L’Intertinente – Il catastrofismo, lo Zenit e Spalletti: attualità della solita Inter estiva
Una rubrica per rafforzare un concetto: l’impertinenza di essere nerazzurriL’euforia (moderata) dopo il portentoso esordio ai danni del Lugano e lo scoramento (esasperato) in seguito alla sconfitta contro il Sion, denotano una costante anche in quest’estate: l’Inter e il sensazionalismo vanno sempre appaiati. Il ritiro pre-stagionale 2018 non è, dunque, escluso dalla cerchia, e non si sottrae a faziose critiche, piccate osservazioni, e sterili previsioni, rispetto alla volubilità di risultati della Beneamata e alle sue ambizioni per l’anno venturo.
Il circolo è lo stesso: le vittorie – spesso a scapito di modeste compagini, che sono consapevoli vittime pre-designate – vengono succedute da un’esaltazione che stona con la dimensione informale e non ufficiale degli incontri, andando ad amplificare la retorica de “L’interista chiacchierone sogna sotto l’ombrellone” tanto in voga fra i rivali più acerrimi dell’Internazionale.
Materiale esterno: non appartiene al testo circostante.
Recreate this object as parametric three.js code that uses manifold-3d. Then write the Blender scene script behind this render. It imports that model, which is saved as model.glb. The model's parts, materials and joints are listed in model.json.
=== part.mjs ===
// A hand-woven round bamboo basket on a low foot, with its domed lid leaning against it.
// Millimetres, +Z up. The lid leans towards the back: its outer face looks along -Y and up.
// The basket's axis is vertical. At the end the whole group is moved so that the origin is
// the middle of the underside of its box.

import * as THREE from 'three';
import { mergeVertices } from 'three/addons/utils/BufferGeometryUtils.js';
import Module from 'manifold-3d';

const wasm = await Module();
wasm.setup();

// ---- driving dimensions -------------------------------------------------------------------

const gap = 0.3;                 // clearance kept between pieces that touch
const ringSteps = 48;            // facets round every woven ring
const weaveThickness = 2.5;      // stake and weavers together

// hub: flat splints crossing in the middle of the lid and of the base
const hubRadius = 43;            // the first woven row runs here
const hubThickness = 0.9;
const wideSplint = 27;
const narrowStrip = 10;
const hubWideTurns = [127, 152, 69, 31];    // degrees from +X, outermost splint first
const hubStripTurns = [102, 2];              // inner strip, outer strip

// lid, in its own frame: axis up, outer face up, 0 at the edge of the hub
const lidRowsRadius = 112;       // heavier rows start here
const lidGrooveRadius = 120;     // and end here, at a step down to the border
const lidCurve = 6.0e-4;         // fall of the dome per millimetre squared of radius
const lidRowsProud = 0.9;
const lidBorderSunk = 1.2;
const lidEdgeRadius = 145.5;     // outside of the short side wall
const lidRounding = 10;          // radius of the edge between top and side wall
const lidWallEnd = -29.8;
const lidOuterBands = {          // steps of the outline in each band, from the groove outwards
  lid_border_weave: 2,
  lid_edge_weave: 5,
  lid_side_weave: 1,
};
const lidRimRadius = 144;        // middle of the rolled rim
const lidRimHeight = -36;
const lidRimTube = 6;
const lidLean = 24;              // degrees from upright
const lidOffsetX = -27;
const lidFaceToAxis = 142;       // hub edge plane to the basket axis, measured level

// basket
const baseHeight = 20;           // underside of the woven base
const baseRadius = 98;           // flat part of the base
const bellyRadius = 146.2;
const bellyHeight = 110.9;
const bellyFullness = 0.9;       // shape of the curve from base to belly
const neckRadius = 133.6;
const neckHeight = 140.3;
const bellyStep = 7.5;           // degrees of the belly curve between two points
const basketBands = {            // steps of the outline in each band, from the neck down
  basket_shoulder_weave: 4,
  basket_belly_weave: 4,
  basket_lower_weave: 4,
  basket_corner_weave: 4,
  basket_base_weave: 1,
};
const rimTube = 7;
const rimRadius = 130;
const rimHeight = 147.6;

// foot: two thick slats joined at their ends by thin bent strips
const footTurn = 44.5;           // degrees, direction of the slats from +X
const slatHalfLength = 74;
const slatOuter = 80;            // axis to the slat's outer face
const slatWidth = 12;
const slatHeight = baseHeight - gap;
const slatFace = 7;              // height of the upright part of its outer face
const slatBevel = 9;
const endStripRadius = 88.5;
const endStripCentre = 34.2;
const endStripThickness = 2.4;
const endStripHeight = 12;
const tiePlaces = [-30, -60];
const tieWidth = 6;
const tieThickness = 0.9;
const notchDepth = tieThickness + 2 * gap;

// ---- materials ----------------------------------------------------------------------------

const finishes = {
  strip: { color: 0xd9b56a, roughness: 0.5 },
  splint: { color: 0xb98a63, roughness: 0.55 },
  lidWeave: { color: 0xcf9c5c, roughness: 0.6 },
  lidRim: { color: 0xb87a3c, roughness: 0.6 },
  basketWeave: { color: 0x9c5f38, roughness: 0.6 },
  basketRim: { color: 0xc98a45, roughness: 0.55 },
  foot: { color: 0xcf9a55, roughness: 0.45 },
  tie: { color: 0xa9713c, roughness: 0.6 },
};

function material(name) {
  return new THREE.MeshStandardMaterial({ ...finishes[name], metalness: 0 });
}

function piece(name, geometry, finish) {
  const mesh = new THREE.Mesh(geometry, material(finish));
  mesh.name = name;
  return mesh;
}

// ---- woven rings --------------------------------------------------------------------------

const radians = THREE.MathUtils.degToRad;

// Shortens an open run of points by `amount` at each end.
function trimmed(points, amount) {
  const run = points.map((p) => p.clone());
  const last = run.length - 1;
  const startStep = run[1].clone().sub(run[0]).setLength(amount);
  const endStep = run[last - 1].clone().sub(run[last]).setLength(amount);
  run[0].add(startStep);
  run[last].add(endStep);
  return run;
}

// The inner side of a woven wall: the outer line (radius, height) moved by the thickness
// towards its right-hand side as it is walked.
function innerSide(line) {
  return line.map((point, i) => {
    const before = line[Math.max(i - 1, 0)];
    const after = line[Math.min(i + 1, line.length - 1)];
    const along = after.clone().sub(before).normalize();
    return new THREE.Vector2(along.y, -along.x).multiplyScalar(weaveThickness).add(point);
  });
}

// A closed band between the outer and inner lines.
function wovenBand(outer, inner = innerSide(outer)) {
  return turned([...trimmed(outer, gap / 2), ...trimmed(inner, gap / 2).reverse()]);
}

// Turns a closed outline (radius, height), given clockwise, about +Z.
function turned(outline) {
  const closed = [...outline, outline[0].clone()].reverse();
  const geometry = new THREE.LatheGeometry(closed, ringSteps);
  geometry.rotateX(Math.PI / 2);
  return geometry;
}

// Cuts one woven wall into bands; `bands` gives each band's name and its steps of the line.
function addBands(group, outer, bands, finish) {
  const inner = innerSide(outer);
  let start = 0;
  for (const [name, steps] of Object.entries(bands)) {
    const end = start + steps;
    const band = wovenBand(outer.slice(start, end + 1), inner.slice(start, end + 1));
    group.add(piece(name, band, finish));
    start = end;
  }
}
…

In caso di disfatta, invece, il catastrofismo incalza fragorosamente, perché il valore degli avversari – appunto appena agonistico per la maggiore, ed amatoriale in sparuti casi – non consente passi falsi, ma senza che si tenga conto di dati fattori che sovente incidono in circostanze dove ritrovare confidenza col rettangolo verde e rodare le gambe tramite puntuali strategie atletiche diventano aspetti primari.
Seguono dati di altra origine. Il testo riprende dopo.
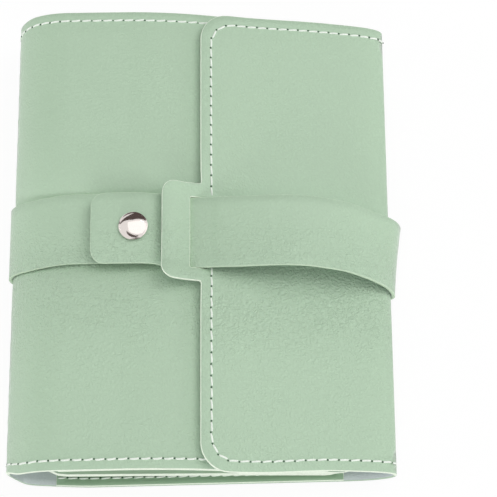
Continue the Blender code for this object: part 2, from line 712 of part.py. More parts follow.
def make_flap(carrier):
    step = 0.06
    fold_at = FRONT.distance_at_x(FLAP_FOLD_START) - CLEARANCE / 2
    keeper_at = FRONT.distance_at_x(KEEPER_END)
    sheet_width = rounded_end(HALF, FLAP_CORNER, FLAP_AT, 1)
    keeper_width = rounded_end(KEEPER_LENGTH / 2, KEEPER_CORNER, keeper_at, 1)

    def width(d):
        return sheet_width(d) if d >= FLAP_AT else keeper_width(d)

    def shift(d):
        return 0.0 if d >= FLAP_AT else WRAP_SHIFT

    extra = corner_stations(FLAP_CORNER, FLAP_AT, 1) + corner_stations(KEEPER_CORNER, keeper_at, 1)
    extra += [FLAP_AT - step, FRONT.distance_at_x(SLOT_START), FRONT.distance_at_x(-2.0)]
    points, faces = strip_mesh(FRONT, keeper_at, fold_at, lambda d: keeper_offset(d) - SHEET,
                               keeper_offset, width, shift, extra)
    flap = add_piece("flap", points, faces, GREEN, carrier)
    points, faces = box_mesh((SLOT_START, WRAP_SHIFT - SLOT_LENGTH / 2, BOOK_HEIGHT / 2),
                             (SLOT_END, WRAP_SHIFT + SLOT_LENGTH / 2, 1.5 * BOOK_HEIGHT))
    cut(flap, "keeper_slot", points, faces, carrier)

    lining_end = FRONT.distance_at_x(FLAP_LINING_END)
    lining_start = FRONT.distance_at_x(SLOT_END) + LINING_MARGIN
    lining_width = rounded_end(HALF, FLAP_CORNER, lining_start, 1)
    points, faces = strip_mesh(FRONT, lining_start, lining_end, FLAP_ROOM, FLAP_ROOM + LINING, lining_width,
                               extra=corner_stations(FLAP_CORNER, lining_start, 1))
    add_piece("flap_lining", points, faces, INNER_GREEN, carrier)

    plan = rounded_plan(FLAP_AT, FLAP_SEAM_INSET, FLAP_CORNER, HALF, fold_at, 1)
    seam_at = FLAP_AT + FLAP_SEAM_INSET
    break_at = STRAP_HALF + FLAP_SEAM_INSET
    near = [p for p in plan if p[1] < 0] + [(seam_at, WRAP_SHIFT - break_at)]
    far = [(seam_at, WRAP_SHIFT + break_at)] + [p for p in plan if p[1] > 0]
    for name, row in (("flap_seam_tail_edge", near), ("flap_seam_head_edge", far)):
        points, faces = seam_mesh(FRONT, row, FLAP_TOP + SEAM_LIFT)
        add_piece(name, points, faces, THREAD, carrier)

    end = ROUND.distance_at_x(BEND_START_X) - CLEARANCE / 2
    points, faces = strip_mesh(ROUND, 0, end, 0, STRAP, STRAP_HALF, ROUND_DRIFT)
    add_piece("strap_arch", points, faces, GREEN, carrier)


# Strap tail: the loose end with the snap's cap and socket


def tail_offset(distance):
    """Inner offset of the tail, which rises over the stud and droops at its free end."""
    start, snap = FRONT.distance_at_x(TAIL_START), FRONT.distance_at_x(SNAP_X)
    end = FRONT.distance_at_x(TAIL_END)
    lift = eased(start - distance, 0, start - snap - CAP_RADIUS)
    droop = eased(snap - CAP_RADIUS - distance, 0, snap - CAP_RADIUS - end)
    return TAIL_LOW + SNAP_RISE * lift - TAIL_DROOP * droop


def make_tail(carrier):
    start, end = FRONT.distance_at_x(TAIL_END), FRONT.distance_at_x(TAIL_START)
    width = rounded_end(STRAP_HALF, TAIL_CORNER, start, 1)
    extra = corner_stations(TAIL_CORNER, start, 1)
    extra += [start + (end - start) * i / 20 for i in range(1, 20)]
    points, faces = strip_mesh(FRONT, start, end, tail_offset, lambda d: tail_offset(d) + STRAP, width,
                               WRAP_SHIFT, extra)
    tail = add_piece("strap_tail", points, faces, GREEN, carrier)
    snap_at = FRONT.distance_at_x(SNAP_X)
    low = FRONT.place(snap_at, tail_offset(snap_at)).y
    high = low + STRAP
    socket_side = FRONT.distance_at_x(SNAP_X + SOCKET_RADIUS)
    seat = FRONT.place(socket_side, tail_offset(socket_side)).y
    cap_side = FRONT.distance_at_x(SNAP_X - CAP_RADIUS)
    crown = FRONT.place(cap_side, tail_offset(cap_side) + STRAP).y
    hole = POST_RADIUS + CLEARANCE / 2
    points, faces = turned_mesh([(0, low - 1), (hole, low - 1), (hole, high + 1), (0, high + 1)], SNAP)
    cut(tail, "cap_post_hole", points, faces, carrier)

    socket_top = seat - CLEARANCE / 2
    socket_low = socket_top - SOCKET_HEIGHT
    post_low = socket_top - CLEARANCE
    rim = max(high, crown) + CLEARANCE / 2
    dome = [(CAP_RADIUS * math.cos(t), rim + CAP_RIM + (CAP_HEIGHT - CAP_RIM) * math.sin(t))
            for t in (math.pi / 2 * i / 6 for i in range(6))]
    cap = [(0, post_low), (POST_RADIUS, post_low), (POST_RADIUS, rim), (CAP_RADIUS, rim)]
    cap += dome + [(0, rim + CAP_HEIGHT)]
    points, faces = turned_mesh(cap, SNAP)
    smooth_round(add_piece("snap_cap", points, faces, CHROME, carrier))
    lip = post_low - CLEARANCE / 2
    socket = [(SOCKET_HOLE, socket_low), (SOCKET_RADIUS, socket_low), (SOCKET_RADIUS, socket_top),
              (POST_RADIUS + CLEARANCE / 2, socket_top), (POST_RADIUS + CLEARANCE / 2, lip),
              (SOCKET_HOLE, lip)]
    points, faces = turned_mesh(socket, SNAP)
    smooth_round(add_piece("snap_socket", points, faces, CHROME, carrier))


# Leaves: two perforated pages that share one fold


def leaf_path():
    fold = Vector((PAGE_FOLD_X, SPINE_MID))
    tip = Vector((LEAF_END, LEAF_TIP_HEIGHT))
    return Path([tuple(fold), tuple(tip)])


def make_leaf(name, low, high, carrier):
    path = leaf_path()
    end = path.at[-1]
    half = LEAF_LENGTH / 2
    width = rounded_end(half, LEAF_CORNER, end, -1)
    points, faces = strip_mesh(path, LEAF_START, end, low, high, width,
                               extra=corner_stations(LEAF_CORNER, end, -1))
    leaf = add_piece(name, points, faces, PAGE, carrier)
    tilt = math.atan2(SPINE_MID - LEAF_TIP_HEIGHT, LEAF_END - PAGE_FOLD_X)
    drills = []
    for y in (-RIVET_SPAN / 2, RIVET_SPAN / 2):
        profile = [(0, -5), (RIVET_NOTCH, -5), (RIVET_NOTCH, 5), (0, 5)]
        drills.append(turned_mesh(profile, (PAGE_FOLD_X, y, SPINE_MID), "z", 16))
    for column in range(HOLE_COLUMNS):
        x = PAGE_FOLD_X + (HOLE_FIRST_COLUMN + column * HOLE_COLUMN_PITCH) * math.cos(tilt)
        z = SPINE_MID - (x - PAGE_FOLD_X) * math.tan(tilt)
        for row in range(HOLE_ROWS):
            y = (row - (HOLE_ROWS - 1) / 2) * HOLE_ROW_PITCH
            for side in (-1, 1):
                profile = [(0, -4), (HOLE_RADIUS, -4), (HOLE_RADIUS, 4), (0, 4)]
                drills.append(turned_mesh(profile, (x, y + side * HOLE_PAIR_GAP / 2, z), "z", 6))
    points, faces = joined(drills)
    cut(leaf, name + "_holes", points, faces, carrier)


def build():
    clear_scene()
    spine_axis = make_axis("spine_fold_axis", SPINE_AXIS)
    front_axis = make_axis("front_fold_axis", FRONT_AXIS, spine_axis)
    front_leaf_axis = make_axis("leaf_front_axis", LEAF_AXIS, spine_axis)
    rear_leaf_axis = make_axis("leaf_rear_axis", LEAF_AXIS, spine_axis)
    fore_axis = make_axis("fore_edge_axis", FORE_AXIS)
    flap_axis = make_axis("flap_axis", FLAP_AXIS, fore_axis)
    tail_axis = make_axis("tail_axis", TAIL_AXIS, flap_axis)
    make_back()
    make_strap_back()
    make_spine(spine_axis)
    make_front(front_axis)
    make_fore_edge(fore_axis)
    make_flap(flap_axis)
    make_tail(tail_axis)
    gap = CLEARANCE / 2
    make_leaf("leaf_front", gap, gap + LEAF, front_leaf_axis)
    make_leaf("leaf_rear", -gap - LEAF, -gap, rear_leaf_axis)


build()
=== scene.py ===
import math

import bpy
from mathutils import Euler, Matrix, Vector
from mathutils.geometry import delaunay_2d_cdt
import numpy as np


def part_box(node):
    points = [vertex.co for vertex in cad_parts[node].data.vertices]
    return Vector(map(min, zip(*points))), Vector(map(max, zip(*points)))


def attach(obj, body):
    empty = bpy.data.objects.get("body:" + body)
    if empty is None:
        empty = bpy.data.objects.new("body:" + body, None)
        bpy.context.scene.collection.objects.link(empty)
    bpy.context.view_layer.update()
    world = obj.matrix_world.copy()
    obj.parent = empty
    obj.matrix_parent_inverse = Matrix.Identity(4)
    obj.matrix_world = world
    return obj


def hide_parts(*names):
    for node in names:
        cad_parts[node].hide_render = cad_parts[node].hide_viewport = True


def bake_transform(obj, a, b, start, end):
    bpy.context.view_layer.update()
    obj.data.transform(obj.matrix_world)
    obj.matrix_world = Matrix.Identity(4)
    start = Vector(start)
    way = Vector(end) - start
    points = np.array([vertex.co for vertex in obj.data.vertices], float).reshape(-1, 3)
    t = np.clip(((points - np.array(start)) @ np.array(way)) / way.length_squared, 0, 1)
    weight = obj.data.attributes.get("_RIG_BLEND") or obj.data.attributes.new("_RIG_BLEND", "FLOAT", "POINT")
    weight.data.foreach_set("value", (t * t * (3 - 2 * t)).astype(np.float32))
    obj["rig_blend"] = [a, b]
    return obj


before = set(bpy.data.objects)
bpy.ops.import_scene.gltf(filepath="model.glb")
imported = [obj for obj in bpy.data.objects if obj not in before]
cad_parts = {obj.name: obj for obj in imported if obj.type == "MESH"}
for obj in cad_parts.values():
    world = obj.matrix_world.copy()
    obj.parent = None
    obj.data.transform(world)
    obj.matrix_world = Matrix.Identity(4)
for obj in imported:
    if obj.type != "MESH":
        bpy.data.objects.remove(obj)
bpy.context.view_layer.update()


# Camera
# A long lens held over the closed book, a little towards its tail edge, so that the front fills
# the frame and the open near side shows as a thin line.
camera = bpy.data.objects.new("camera", bpy.data.cameras.new("camera"))
camera.data.sensor_width = 36.0
camera.data.lens = 135.69
camera.data.clip_start = 0.02
camera.location = (0.03600, -0.20685, 0.61348)
camera.rotation_euler = Euler([math.radians(a) for a in (18.809, 2.055, -0.456)], "XYZ")
bpy.context.scene.collection.objects.link(camera)
bpy.context.scene.camera = camera
bpy.context.scene.view_settings.view_transform = "Standard"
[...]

Infatti, le indicazioni fornite nelle prime due prestazioni vanno filtrate proprio da un approccio sobrio e distaccato: il 3-0 sul Lugano è stata la dimostrazione che l’adattamento dei nuovi arrivi – Nainggolan, De Vrij e Lautaro Martinez su tutti – alle dinamiche di Luciano Spalletti stia procedendo bene, specie in virtù del fatto che gli oppositori godessero di una prestanza fisica nettamente più avanzata degli uomini dell’allenatore toscano.
Di contro, il 2-0 subito dal Sion – a parità di condizione dei connazionali, dato che la lega elvetica aprirà i battenti domenica – ha lasciato emergere l’inadeguatezza di alcuni elementi – Dalbert in primis – che faticheranno ad entrare nelle grazie di Spalletti, e la concreta propedeuticità dei carichi di lavoro che il tecnico e il suo gruppo di collaboratori stanno imprimendo nella preparazione.
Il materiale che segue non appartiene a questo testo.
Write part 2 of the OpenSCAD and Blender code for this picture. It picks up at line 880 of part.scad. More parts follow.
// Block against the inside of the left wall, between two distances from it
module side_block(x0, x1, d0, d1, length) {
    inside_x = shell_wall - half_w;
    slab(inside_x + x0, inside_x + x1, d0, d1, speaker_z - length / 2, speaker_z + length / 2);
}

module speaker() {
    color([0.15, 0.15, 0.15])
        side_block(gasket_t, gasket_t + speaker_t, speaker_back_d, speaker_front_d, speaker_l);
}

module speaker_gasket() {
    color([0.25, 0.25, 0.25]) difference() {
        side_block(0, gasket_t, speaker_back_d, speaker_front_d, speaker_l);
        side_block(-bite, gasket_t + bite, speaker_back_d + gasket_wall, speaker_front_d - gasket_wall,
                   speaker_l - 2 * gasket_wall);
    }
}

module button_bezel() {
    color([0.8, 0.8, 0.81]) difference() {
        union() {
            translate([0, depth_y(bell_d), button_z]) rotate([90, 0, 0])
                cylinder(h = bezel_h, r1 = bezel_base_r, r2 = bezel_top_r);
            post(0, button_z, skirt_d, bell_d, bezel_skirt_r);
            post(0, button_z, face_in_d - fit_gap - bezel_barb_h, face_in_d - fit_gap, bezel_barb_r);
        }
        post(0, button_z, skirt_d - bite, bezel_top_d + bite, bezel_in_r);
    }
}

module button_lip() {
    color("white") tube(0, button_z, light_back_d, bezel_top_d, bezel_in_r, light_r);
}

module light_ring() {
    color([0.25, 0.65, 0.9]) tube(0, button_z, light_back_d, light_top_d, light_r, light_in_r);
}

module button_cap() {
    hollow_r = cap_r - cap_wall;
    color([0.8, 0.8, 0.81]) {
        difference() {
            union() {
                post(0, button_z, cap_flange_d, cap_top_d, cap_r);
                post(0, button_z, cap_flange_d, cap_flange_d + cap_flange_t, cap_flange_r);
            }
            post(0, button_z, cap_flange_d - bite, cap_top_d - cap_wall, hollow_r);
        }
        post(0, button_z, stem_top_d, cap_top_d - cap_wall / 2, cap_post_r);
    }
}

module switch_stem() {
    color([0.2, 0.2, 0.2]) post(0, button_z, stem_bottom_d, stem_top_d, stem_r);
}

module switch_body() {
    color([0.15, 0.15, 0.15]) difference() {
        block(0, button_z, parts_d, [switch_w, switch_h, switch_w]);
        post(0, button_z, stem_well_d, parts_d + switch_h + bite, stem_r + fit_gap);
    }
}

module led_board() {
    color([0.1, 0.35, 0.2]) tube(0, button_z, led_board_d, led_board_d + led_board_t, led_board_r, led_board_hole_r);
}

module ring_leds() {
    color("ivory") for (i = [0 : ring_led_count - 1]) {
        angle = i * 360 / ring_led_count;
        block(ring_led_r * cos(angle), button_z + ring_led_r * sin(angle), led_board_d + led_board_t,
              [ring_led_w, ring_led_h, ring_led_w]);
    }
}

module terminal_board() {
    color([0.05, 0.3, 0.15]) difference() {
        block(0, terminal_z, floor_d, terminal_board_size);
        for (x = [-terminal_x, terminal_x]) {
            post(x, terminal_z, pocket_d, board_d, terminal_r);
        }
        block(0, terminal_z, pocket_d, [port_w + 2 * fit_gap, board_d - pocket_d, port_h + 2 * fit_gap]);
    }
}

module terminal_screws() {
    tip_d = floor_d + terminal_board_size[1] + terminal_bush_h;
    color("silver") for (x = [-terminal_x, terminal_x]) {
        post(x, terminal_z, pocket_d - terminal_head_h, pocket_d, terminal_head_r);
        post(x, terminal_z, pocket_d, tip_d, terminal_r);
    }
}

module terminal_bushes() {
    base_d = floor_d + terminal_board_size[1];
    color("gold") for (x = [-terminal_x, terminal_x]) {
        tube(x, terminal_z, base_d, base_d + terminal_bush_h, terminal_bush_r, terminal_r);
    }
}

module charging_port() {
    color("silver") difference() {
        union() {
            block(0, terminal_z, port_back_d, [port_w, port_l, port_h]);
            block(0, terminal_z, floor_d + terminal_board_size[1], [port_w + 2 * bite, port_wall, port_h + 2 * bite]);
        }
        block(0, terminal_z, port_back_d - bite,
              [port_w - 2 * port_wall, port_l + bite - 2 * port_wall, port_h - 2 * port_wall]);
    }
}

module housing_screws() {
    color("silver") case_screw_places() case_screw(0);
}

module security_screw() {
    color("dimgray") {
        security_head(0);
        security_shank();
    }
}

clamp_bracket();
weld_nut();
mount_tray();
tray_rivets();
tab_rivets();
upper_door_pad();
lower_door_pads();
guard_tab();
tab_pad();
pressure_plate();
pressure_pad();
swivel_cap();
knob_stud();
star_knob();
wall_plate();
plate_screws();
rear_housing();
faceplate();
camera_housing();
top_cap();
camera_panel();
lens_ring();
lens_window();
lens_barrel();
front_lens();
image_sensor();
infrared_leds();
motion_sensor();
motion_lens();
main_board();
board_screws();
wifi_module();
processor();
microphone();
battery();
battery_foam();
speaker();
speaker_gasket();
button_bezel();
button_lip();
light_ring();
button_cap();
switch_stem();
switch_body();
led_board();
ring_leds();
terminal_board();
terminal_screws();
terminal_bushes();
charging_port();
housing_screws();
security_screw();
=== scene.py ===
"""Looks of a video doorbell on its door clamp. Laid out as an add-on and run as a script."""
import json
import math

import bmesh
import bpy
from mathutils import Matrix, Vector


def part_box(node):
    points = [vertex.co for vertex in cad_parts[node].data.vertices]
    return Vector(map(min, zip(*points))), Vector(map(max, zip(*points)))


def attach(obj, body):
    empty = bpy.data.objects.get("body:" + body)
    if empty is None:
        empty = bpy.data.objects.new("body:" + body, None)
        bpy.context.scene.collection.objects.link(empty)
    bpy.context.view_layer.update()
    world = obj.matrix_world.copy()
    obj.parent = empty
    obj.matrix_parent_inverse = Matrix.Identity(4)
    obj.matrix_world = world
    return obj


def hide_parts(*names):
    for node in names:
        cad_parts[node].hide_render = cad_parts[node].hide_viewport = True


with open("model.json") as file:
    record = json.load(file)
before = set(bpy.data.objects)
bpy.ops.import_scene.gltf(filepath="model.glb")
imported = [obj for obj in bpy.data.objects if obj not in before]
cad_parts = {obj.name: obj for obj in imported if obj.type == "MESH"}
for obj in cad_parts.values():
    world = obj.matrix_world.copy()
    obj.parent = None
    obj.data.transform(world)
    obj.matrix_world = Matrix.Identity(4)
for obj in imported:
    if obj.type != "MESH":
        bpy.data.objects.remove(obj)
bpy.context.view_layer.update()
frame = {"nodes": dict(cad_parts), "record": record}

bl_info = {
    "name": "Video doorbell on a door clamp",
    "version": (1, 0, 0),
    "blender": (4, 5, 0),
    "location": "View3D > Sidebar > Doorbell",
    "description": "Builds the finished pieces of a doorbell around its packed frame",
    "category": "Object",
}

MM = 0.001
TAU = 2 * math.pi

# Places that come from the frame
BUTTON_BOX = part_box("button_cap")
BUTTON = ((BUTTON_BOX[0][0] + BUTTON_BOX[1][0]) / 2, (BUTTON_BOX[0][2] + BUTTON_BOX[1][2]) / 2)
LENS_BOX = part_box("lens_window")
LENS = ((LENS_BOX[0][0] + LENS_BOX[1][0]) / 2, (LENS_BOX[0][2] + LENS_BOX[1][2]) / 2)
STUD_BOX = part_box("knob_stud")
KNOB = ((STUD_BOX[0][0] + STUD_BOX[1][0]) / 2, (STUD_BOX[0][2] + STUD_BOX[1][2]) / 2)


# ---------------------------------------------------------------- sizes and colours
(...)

Ergo, gli spunti che si traggono da queste prime settimane di ritrovo pre-campionato, si orientano più su valevoli propositi, che su un aprioristico disfattismo: la tenuta appare discreta – escludendo l’acciacco di Nainggolan, che ci si augura torni al più presto -, la coordinazione modulare è in divenire ma sostanzialmente già accreditata, i ritmi gradatamente si innalzeranno, e lo spessore qualitativo degli acquisiti conclusi è elevatissimo.
Domani, lo Zenit sarà uno scoglio di rilievo, e Spalletti non potrà considerarlo un evento di ordinaria amministrazione: indipendentemente dalla natura amichevole del confronto, il profeta di Certaldo non peccherà d’indifferenza, ed anzi sarà emozionato a fronteggiare la parentesi più vincente della sua carriera per la prima volta su un’altra panchina.
Avendo imparato a conoscere l’uomo e il professionista – due sfere che è riuscito sempre con successo ad amalgamare, ovunque si sia trovato – in questo anno e più di militanza interista, e alla luce di come abbia vissuto la Milano nerazzurra, Spalletti non potrà restare inerte dinnanzi ad un passato contornato da 4 titoli russi – due Scudetti, una Coppa e una Supercoppa nazionali – e dalla strutturazione di un’identità internazionale che oggi la squadra di San Pietroburgo vanta grazie alla sua ex-guida.
Per l’Inter, poi, questa sarà una prova per determinare una bozza di valutazione delle prime due settimane di operato, e per constatare la capacità di reazione alla scoppola di mercoledì; cortesemente, però, emancipandosi da allarmismi e pessimismi vari.